Mutlak iktidar sarhoşluğuyla aklı başından gitmiş muhafazakar, Suudi hanedanının, serveti yurtdışında ve her daim bavulları hazır bir saltanat olduğunu unutuyor galiba. Aidiyet hissettikleri bir yurtları, tarihleri, bugünleri ve yarınları yok. Zamanı geldiğinde buhar olup kaybolacaklar. Onların eteğine yapışan muhafazakarsa ortada kalakalacak.

Tüccar siyasetin dama oyunundaki stratejisi, aktüel ana akım neyse onun türküsünü çığırmaktan ibaret. Eğilim değişip yeni bir durum yükseldiğinde de ondan yana olmak. Tabii ki diplomatik zeka pırıltısı içermeyen bir tarz. Ve zararı kârından çok büyük. Erdoğan, Bush hükümetleri sırasında partisinin ilçe kongrelerinde bile Büyük Ortadoğu Projesinin eşbaşkanı olduğunu heyecanlı nutuklarında mutlaka araya sıkıştırırdı. Bush iktidardan ayrıldığında BOP'un pek matah bir fikir olmadığını söylemeye başladı. Ama bir öyle bir böyle tavır kaç kez tekrarlanabilir? İç siyasette iş görebiliyorsa da uluslararası siyasette kimse kimsenin ağız kokusunu çekmez. Dışpolitikadaki muhataplar ve aktörler iç siyasetin banko seçmenine benzemez.
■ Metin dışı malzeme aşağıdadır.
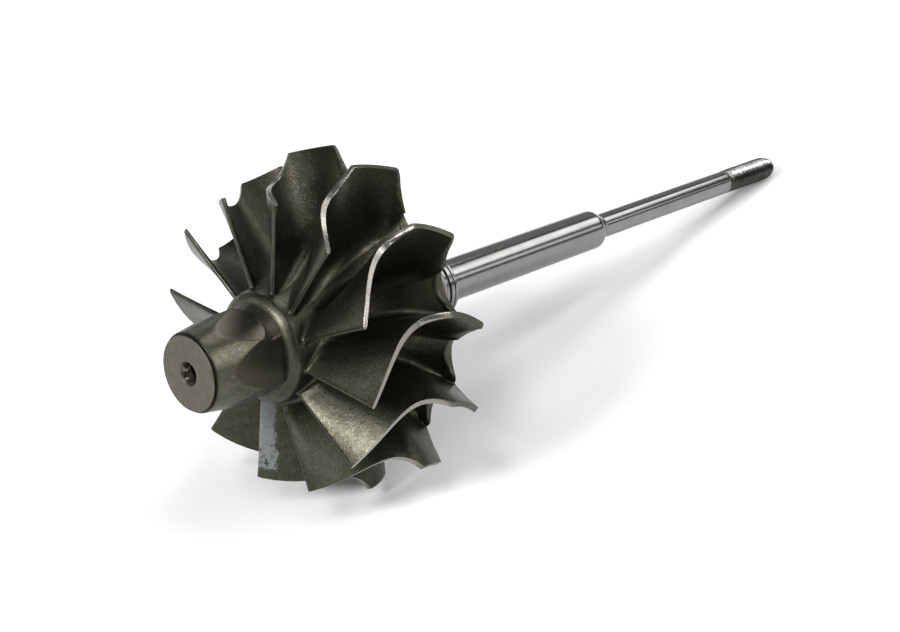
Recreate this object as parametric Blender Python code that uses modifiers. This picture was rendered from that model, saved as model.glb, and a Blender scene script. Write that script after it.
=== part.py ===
"""Turbine wheel and shaft of a large turbocharger, lying as it does on a bench.

The rotor is drawn along its own axis, local Z, from the nose face (Z = 0) to the
threaded end. An empty then lays it down: it rests on two blade corners and on the
end of its thread, with the shaft pointing along +Y.
"""
from math import atan2, cos, degrees, pi, radians, sin

import bmesh
import bpy
from mathutils import Vector

# Driving dimensions, in millimetres
MM = 0.001
JOINT_GAP = 0.05
ROOT_GAP = 0.12
TURN_STEPS = 48

# Nose: a tapered cone cut to a hexagon, with a centre hole for the lathe
PAD_RADIUS = 8.25
PAD_LENGTH = 0.5
PAD_CHAMFER = 0.2
CONE_CHAMFER = 0.25
CONE_START_RADIUS = 8.75
CONE_TAPER = 0.16
HEX_APOTHEM = 9.55
HEX_CORNER_ANGLE = 20.55
HEX_END = 17.9
HEX_FIRST_CORNER = 90.0
HOLE_MOUTH_RADIUS = 2.7
HOLE_PILOT_RADIUS = 1.35
HOLE_CONE_DEPTH = 2.4
HOLE_DEPTH = 7.0

# Wheel: hub, back disc and blades
COLLAR_INNER_RADIUS = 10.9
COLLAR_RADIUS = 12.0
COLLAR_FILLET = 0.8
HUB_FRONT_RADIUS = 12.6
HUB_START = 21.0
HUB_SPLIT = 43.0
HUB_FLARE = 2.6
FLARE_END = 49.4
FLARE_END_RADIUS = 26.9
RIM_START = 50.3
RIM_RADIUS = 30.5
BACK_POWER = 2.1
BACK_SPLIT = 58.0
BLADE_COUNT = 12
BLADE_TRAILING_ANGLE = 4.92
TRAILING_EDGE = 21.4
TRAILING_RADIUS = 32.9
INDUCER_FRONT = 39.9
INDUCER_FRONT_RADIUS = 38.6
BLADE_BACK = 49.1
INDUCER_BACK_RADIUS = 38.3
CORNER_LENGTH = 0.8
CORNER_DROP = 0.4
BLADE_FOOT = 51.3
SHROUD_POWER = 5.2
TURN_AT_BACK = -18.5
TURN_RATE_FRONT = -3.456
TURN_RATE_BACK = 1.31
ROOT_LEAN = 3.0
TIP_THICKNESS = 1.05
ROOT_THICKNESS = 2.1
EDGE_THINNING = 0.35
EDGE_THINNING_LENGTH = 5.0
SHROUD_STEPS = 11
INDUCER_STEPS = 5
SPAN_STEPS = 3
HUB_STEPS = 9
FLARE_STEPS = 5
BACK_STEPS = 5
BOSS_STEPS = 7
FILLET_STEPS = 4
SCALLOP_CENTRE = 33.8
SCALLOP_RADIUS = 7.15
SCALLOP_TAPER = 0.6
SCALLOP_START = 46.0
SCALLOP_END = 60.0
SCALLOP_SIDES = 24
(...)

Uluslararası dengeler tüccar siyasetin sandığından daha kırılgandır. Dış ilişkiler kargosunun üzerinde kocaman puntolarla “dikkat kırılır” yazması boşuna değil. Bu sahada dolanırken züccaciye dükkanındaki fil olmamak icap eder. Lakin bizim muhafazakar, iç siyasetteki rahat tavırlarının dışarıda da geçer akçe olduğunu sanacak idrak düzeyinde. Satranç zaten bilmiyor da, dama gibi basit bir oyunu bile kafasını gözünü yararak oynuyor.